Birds That Fish… With Bait
Forget about bomb-sniffing dogs or cats that travel hundreds of miles to get home. If you're looking for signs of intelligent life, no animal (and that includes you, chimpanzees) is as impressive as a bird.
Birds can use scent, landmarks, magnetic fields, the location of the sun, the motion of stars and the plane polarization of light to navigate. Western scrub jays store food and retrieve it later, and if another bird sees them hide the food, they move it again for safekeeping once they're alone. Alex the African Grey parrot (whose obituary ran in the New York Times) learned and combined human words and phrases.

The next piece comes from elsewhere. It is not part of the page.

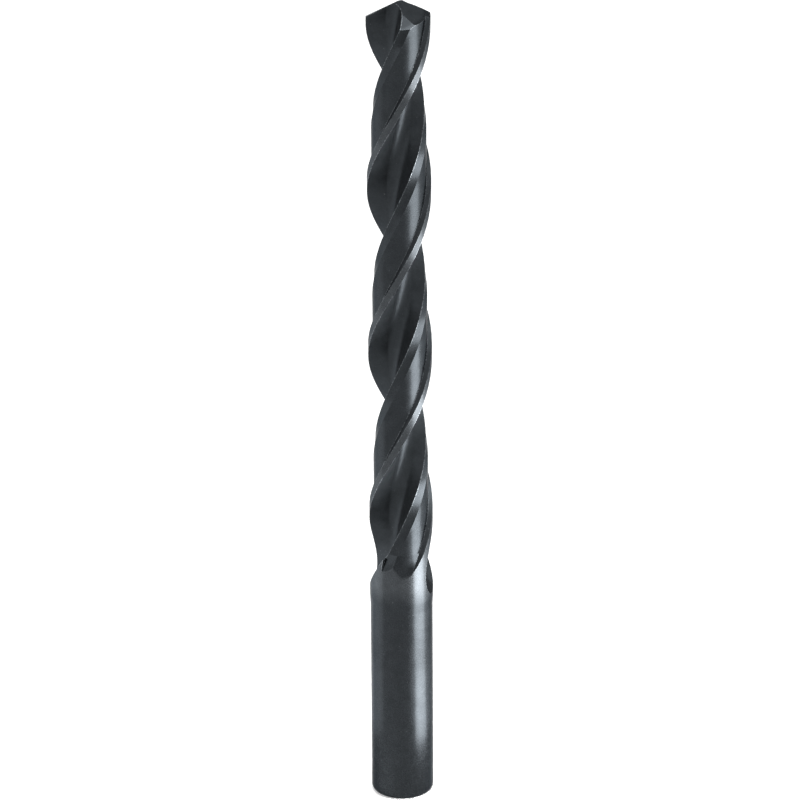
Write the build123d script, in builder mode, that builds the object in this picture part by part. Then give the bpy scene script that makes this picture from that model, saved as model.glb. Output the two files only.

New Caledonian crows make and use tools to reach distant food, and, showing an impressive ability to solve complex problems, they can even use tools to get tools to get food. (My all-time favorite typo hints at just how hard it can be for mammals to accept that avians are so clever: the Guardian newspaper attributed the ability to bend a wire into a hook and use it to extract food from a bottle to a New Caledonian "cow" named Betty.)
Anyhow, even though I'm a birder and a bit of a connoisseur of birds-are-smarter-than-your-annoying-pet stories, I was surprised to see these videos of extreme tool use in green herons. Apparently they've learned that the bread people toss to ducks and other waterfowl also attracts fish. So they've started baiting the water themselves.